Preterite tense suffixes can sometimes be added onto the present tense suffixes -i and -e.

Preterite conditionals are formed by replacing the -ne | -nē. These conditionals have a future meaning, e.g. 'I counted' notộyiŋa (preterite I) and 'if I will count' noto̯yiŋne, 'I requested' nisekḗŋiŋa and 'if I will request' nisekḗŋiŋne.

Both negatives of preterite I & II are derived from the positive by adding the suffix -to, e.g. 'I played' nagarnáŋa | 'I did not play' nagarnáŋto (preterite I) and nagarnáŋiŋa | nagarnáŋiŋto (preterite II).

==== Future ====

|  |  | Group I | Group II |
| 1st person | singular | n-(V)R(V)sai | n-(V)R(V)-sai |
| plural | n-(V)R(V)sinye | n-(V)R(V)-saie^{1} |
| 2nd person | singular | (V)R(V)-sai | (V)R(V)-sai |
| plural | (V)R(V)-sinye | (V)R(V)-saie |
| 3rd person | singular | R(V)-sai | (t)-(V)R(V)-sai |
| plural | R(V)-sinye | (t)-(V)R(V)-saie |

1. Group II plural marker saie can also be replaced by seke

Lukas suspects the future marker -sa to be an auxiliary verb in the present tens.

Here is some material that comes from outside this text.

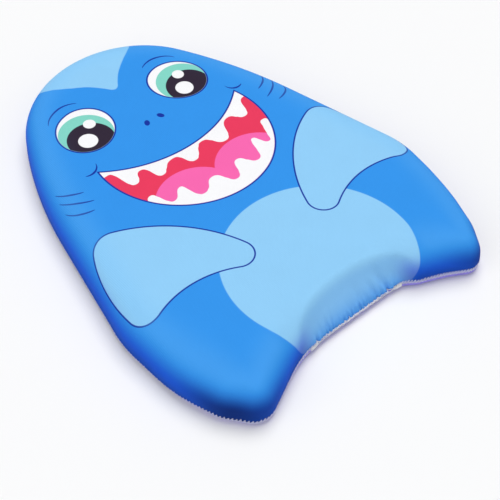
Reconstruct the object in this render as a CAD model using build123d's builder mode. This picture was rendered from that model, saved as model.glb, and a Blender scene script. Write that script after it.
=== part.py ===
"""Shark-shaped kickboard float: a foam core sewn into a two-piece fabric cover.

Frame: millimetres, +Z up, +Y to the nose. The origin is on the underside,
at the middle of the board's length and width. The board is symmetric about
the YZ plane.
"""
from build123d import *
import os

# Whole board
THICKNESS = 36.0        # underside to the flat of the top
TOP_ROUND = 22.0        # large round between the top and the sides
UNDER_ROUND = 4.5       # small round between the sides and the underside
COVER_WALL = 1.5        # cover fabric with its thin backing
SEAM_HEIGHT = 6.0       # height of the edge seam above the underside

# Corners of the plan on the right-hand side, from the tail to the nose.
# Each one is x, y and the radius that rounds it.
NOTCH = (54.5, -173.0, 107.0)       # end of the straight closing seam
LOBE_TIP = (121.5, -205.0, 17.3)    # rear tip of the tail lobe
LOBE_SIDE = (140.5, -175.5, 26.0)   # outer corner of the tail lobe
HIP = (156.0, -76.5, 89.0)          # widest place
SHOULDER = (117.0, 95.5, 410.0)     # where the sides turn in to the nose
NOSE = (0.0, 312.0, 101.4)          # the single round at the front

# Sloped face of the notch, from a curved edge on the top down to the closing seam.
# The foam is bevelled here and the cover lies on the bevel.
SLOPE_HALF_WIDTH = 64.0
SLOPE_EDGE_MIDDLE_Y = -151.5    # curved edge on the top
SLOPE_EDGE_END_Y = -172.0
SLOPE_FOOT_MIDDLE_Y = -172.6    # foot of the slope, just above the seam
SLOPE_FOOT_END_Y = -178.0
SLOPE_FOOT_HEIGHT = 7.5
SLOPE_BACK_Y = -230.0           # the cut runs out past the tail
SLOPE_SETBACK = 1.25            # run along Y for each millimetre of wall

# Seam threads
STITCH_PROUD = 0.8      # how far the edge stitches stand out
STITCH_BAND = 1.2       # height of each row of edge stitches
CLOSING_PROUD = 1.1     # the closing stitches are thicker
CLOSING_BAND = 2.6
TACK_PROUD = 1.6        # the knots at both ends of the closing seam
TACK_BAND = 5.0
TACK_INNER_X = 43.0     # a knot lies between these two distances from the middle
TACK_OUTER_X = 48.0
TAIL_WINDOW = 40.0      # depth of the plan window around the tail seam

os.makedirs("parts", exist_ok=True)


def board_plan(inset):
    """Plan of the board, drawn in by inset on every side."""
    right = [NOTCH, LOBE_TIP, LOBE_SIDE, HIP, SHOULDER]
    left = [(-x, y, radius) for x, y, radius in reversed(right)]
    corners = right + [NOSE] + left
    with BuildSketch() as plan:
        with BuildLine():
            FilletPolyline(
                [(x, y) for x, y, radius in corners],
                radius=[radius for x, y, radius in corners],
                close=True,
            )
        make_face()
        if inset != 0:
            offset(amount=-inset)
    return plan.sketch


def wedge_plan(edge_middle_y, edge_end_y):
    """Plan of the wedge that leaves the sloped face: a curved front, square behind."""
    right_end = (SLOPE_HALF_WIDTH, edge_end_y)
    left_end = (-SLOPE_HALF_WIDTH, edge_end_y)
    with BuildSketch() as plan:
        with BuildLine():
            ThreePointArc(left_end, (0, edge_middle_y), right_end)
            Polyline(
                right_end,
                (SLOPE_HALF_WIDTH, SLOPE_BACK_Y),
                (-SLOPE_HALF_WIDTH, SLOPE_BACK_Y),
                left_end,
            )
        make_face()
    return plan.sketch


def notch_wedge(inset):
    """Wedge cut from the tail, moved forward for a form drawn in by inset."""
    forward = inset * SLOPE_SETBACK
    with BuildPart() as wedge:
        with BuildSketch(Plane.XY.offset(SLOPE_FOOT_HEIGHT)):
            add(wedge_plan(SLOPE_FOOT_MIDDLE_Y + forward, SLOPE_FOOT_END_Y + forward))
        with BuildSketch(Plane.XY.offset(THICKNESS)):
            add(wedge_plan(SLOPE_EDGE_MIDDLE_Y + forward, SLOPE_EDGE_END_Y + forward))
        loft(ruled=True)
    return wedge.part


def board_solid(inset):
    """The board's rounded form, drawn in by inset on every side."""
    with BuildPart() as form:
        with BuildSketch(Plane.XY.offset(inset)):
            add(board_plan(inset))
        extrude(amount=THICKNESS - 2 * inset)
        top_edges = form.faces().sort_by(Axis.Z)[-1].edges()
        fillet(top_edges, radius=TOP_ROUND - inset)
        under_edges = form.faces().sort_by(Axis.Z)[0].edges()
        fillet(under_edges, radius=UNDER_ROUND - inset)
        add(notch_wedge(inset), mode=Mode.SUBTRACT)
    return form.part


def edge_strip(proud):
    """Plan strip that stands proud of the sewn edge all round."""
    with BuildSketch() as strip:
        add(board_plan(-proud))
        add(board_plan(0), mode=Mode.SUBTRACT)
    return strip.sketch


def tack_strip(side):
    """Plan strip of one knot: side is 1 on the right and -1 on the left."""
    middle_x = side * (TACK_INNER_X + TACK_OUTER_X) / 2
    with BuildSketch() as strip:
        add(edge_strip(TACK_PROUD))
        with Locations((middle_x, NOTCH[1])):
            Rectangle(TACK_OUTER_X - TACK_INNER_X, TAIL_WINDOW, mode=Mode.INTERSECT)
    return strip.sketch


# Foam core: fills the cover
with BuildPart() as foam_core:
    add(board_solid(COVER_WALL))
foam_core.part.label = "foam_core"
export_step(foam_core.part, "parts/foam_core.step")

# Top cover: printed fabric over the top and down the sides to the edge seam
with BuildPart() as top_cover:
    add(board_solid(0))
    add(board_solid(COVER_WALL), mode=Mode.SUBTRACT)
    split(bisect_by=Plane.XY.offset(SEAM_HEIGHT), keep=Keep.TOP)
top_cover.part.label = "top_cover"
export_step(top_cover.part, "parts/top_cover.step")

# Bottom cover: plain fabric under the board, turned up to the edge seam
with BuildPart() as bottom_cover:
    add(board_solid(0))
    add(board_solid(COVER_WALL), mode=Mode.SUBTRACT)
    split(bisect_by=Plane.XY.offset(SEAM_HEIGHT), keep=Keep.BOTTOM)
bottom_cover.part.label = "bottom_cover"
export_step(bottom_cover.part, "parts/bottom_cover.step")

# Needle thread: the row of edge stitches above the seam, open at the tail notch
with BuildPart() as overlock_needle_thread:
    with BuildSketch(Plane.XY.offset(SEAM_HEIGHT)):
        add(edge_strip(STITCH_PROUD))
        with Locations((0, NOTCH[1])):
            Rectangle(2 * TACK_OUTER_X, TAIL_WINDOW, mode=Mode.SUBTRACT)
    extrude(amount=STITCH_BAND)
overlock_needle_thread.part.label = "overlock_needle_thread"
export_step(overlock_needle_thread.part, "parts/overlock_needle_thread.step")

# Looper thread: the row of edge stitches below the seam
with BuildPart() as overlock_looper_thread:
    with BuildSketch(Plane.XY.offset(SEAM_HEIGHT - STITCH_BAND)):
        add(edge_strip(STITCH_PROUD))
        with Locations((0, NOTCH[1])):
            Rectangle(2 * TACK_OUTER_X, TAIL_WINDOW, mode=Mode.SUBTRACT)
    extrude(amount=STITCH_BAND)
overlock_looper_thread.part.label = "overlock_looper_thread"
export_step(overlock_looper_thread.part, "parts/overlock_looper_thread.step")

# Closing thread: shuts the opening in the notch that the foam went in through
with BuildPart() as closing_seam_thread:
    with BuildSketch(Plane.XY.offset(SEAM_HEIGHT - CLOSING_BAND / 2)):
        add(edge_strip(CLOSING_PROUD))
        with Locations((0, NOTCH[1])):
            Rectangle(2 * TACK_INNER_X, TAIL_WINDOW, mode=Mode.INTERSECT)
    extrude(amount=CLOSING_BAND)
closing_seam_thread.part.label = "closing_seam_thread"
export_step(closing_seam_thread.part, "parts/closing_seam_thread.step")

# Knots: bar tacks that lock both ends of the closing seam
with BuildPart() as bartack_right:
    with BuildSketch(Plane.XY.offset(SEAM_HEIGHT - TACK_BAND / 2)):
        add(tack_strip(1))
    extrude(amount=TACK_BAND)
bartack_right.part.label = "bartack_right"
export_step(bartack_right.part, "parts/bartack_right.step")

with BuildPart() as bartack_left:
    with BuildSketch(Plane.XY.offset(SEAM_HEIGHT - TACK_BAND / 2)):
        add(tack_strip(-1))
    extrude(amount=TACK_BAND)
bartack_left.part.label = "bartack_left"
export_step(bartack_left.part, "parts/bartack_left.step")

box = top_cover.part.bounding_box()
print("board length", round(box.size.Y, 2), "width", round(box.size.X, 2))
print("nose y", round(box.max.Y, 2), "tail y", round(box.min.Y, 2))
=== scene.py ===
import math

import bmesh
import bpy
import numpy as np
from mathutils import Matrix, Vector, geometry, kdtree
from mathutils.bvhtree import BVHTree


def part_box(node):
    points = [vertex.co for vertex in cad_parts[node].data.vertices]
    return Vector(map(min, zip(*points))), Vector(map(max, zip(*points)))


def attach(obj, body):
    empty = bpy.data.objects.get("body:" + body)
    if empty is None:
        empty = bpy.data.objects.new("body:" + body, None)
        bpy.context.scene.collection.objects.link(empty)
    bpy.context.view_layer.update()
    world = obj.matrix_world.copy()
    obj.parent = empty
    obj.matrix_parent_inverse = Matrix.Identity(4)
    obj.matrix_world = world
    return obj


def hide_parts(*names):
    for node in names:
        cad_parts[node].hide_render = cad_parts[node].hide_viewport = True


# A shark-shaped kickboard float: a foam board in a printed cover that is sewn round its edge.
# Shapes are worked out in millimetres and turned into metres when a mesh is made.

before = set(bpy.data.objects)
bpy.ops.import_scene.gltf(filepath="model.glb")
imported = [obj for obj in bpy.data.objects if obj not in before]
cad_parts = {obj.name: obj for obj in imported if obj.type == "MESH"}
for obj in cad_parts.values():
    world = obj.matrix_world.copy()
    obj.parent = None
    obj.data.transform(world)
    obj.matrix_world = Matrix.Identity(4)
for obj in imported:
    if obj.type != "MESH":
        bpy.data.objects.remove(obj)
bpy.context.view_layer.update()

MM = 0.001
top_low, top_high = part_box("top_cover")
THICKNESS = top_high.z / MM             # underside to the flat of the top
SEAM = top_low.z / MM                   # height of the edge seam
TOP_ROUND = 22.0                        # round between the top and the sides
UNDER_ROUND = 4.5                       # round between the sides and the underside

# Corners of the plan on the right-hand side, from the tail to the nose: x, y, radius
RIGHT_CORNERS = [
    (54.5, -173.0, 107.0),      # end of the straight closing seam
    (121.5, -205.0, 17.3),      # rear tip of the tail lobe
    (140.5, -175.5, 26.0),      # outer corner of the tail lobe
    (156.0, -76.5, 89.0),       # widest place
    (117.0, 95.5, 410.0),       # where the sides turn in to the nose
]
NOSE = (0.0, 312.0, 101.4)

# Sloped face of the tail notch: from a curved edge on the top down to the closing seam
SLOPE_HALF_WIDTH = 64.0
SLOPE_TOP = (-151.5, -172.0)    # y at the middle and at both ends of the upper edge
SLOPE_FOOT = (-172.6, -178.0)   # y at the middle and at both ends of the foot
SLOPE_FOOT_HEIGHT = 7.5
SLOPE_LOWEST = 7.0              # the slope is level here, past its foot
SLOPE_BLEND = 5.0               # how softly the slope runs into the top
SLOPE_FADE = (10.0, 32.0)       # it runs out this far inside and outside its ends
SLOPE_CLEAR = 60.0              # by rising this far, clear of the top

# Where the notch ends, as ranges over which it fades: across, and y at its front
NOTCH_SIDES = (66, 84)
NOTCH_FRONT = (-150, -135)

# Cover
SHELL = 0.7                     # thickness of the fabric
TUCK = 0.8                      # how far the seam pulls the fabric in
TUCK_REACH = 2.4                # above and below the seam
TUCK_DEPTH = 3.5                # and only this near the outline
PRINT_LOWEST = 0.5              # the printed cover never touches the floor
SIDE_SEAM_DROP = 4.6            # the seam runs lower along the left side
LOBE_SEAM_DROP = 2.6            # and less so at the left lobe
DROP_SIDE = (-112, -60)         # x where the drop is full and where it ends
DROP_LOBE = (-175, -115)        # y where the lobe's drop is full and where it ends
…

Future tense conditionals are formed by adding suffix -ŋnē, e.g. 'to know' njel and 'if I will know' ninjilisáiŋnē.

==== Imperative ====
Imperatives in Sungor differ based on the present tense verb group a word falls into. The positive singular imperative for verbs that end in -i is the verb root, although there are some exceptions. Verbs that end in -e take suffixes -a, -o, -e, and in some cases -i. For plurals, the prefix k-(V)- and suffixes -a or -o are needed. Negative imperatives are follow the either the schemata VR-aito or VR-ēto.

==== Auxiliaries ====
Some auxiliaries exist in Sungor. However, due to a lack in research, auxiliaries are not well documented.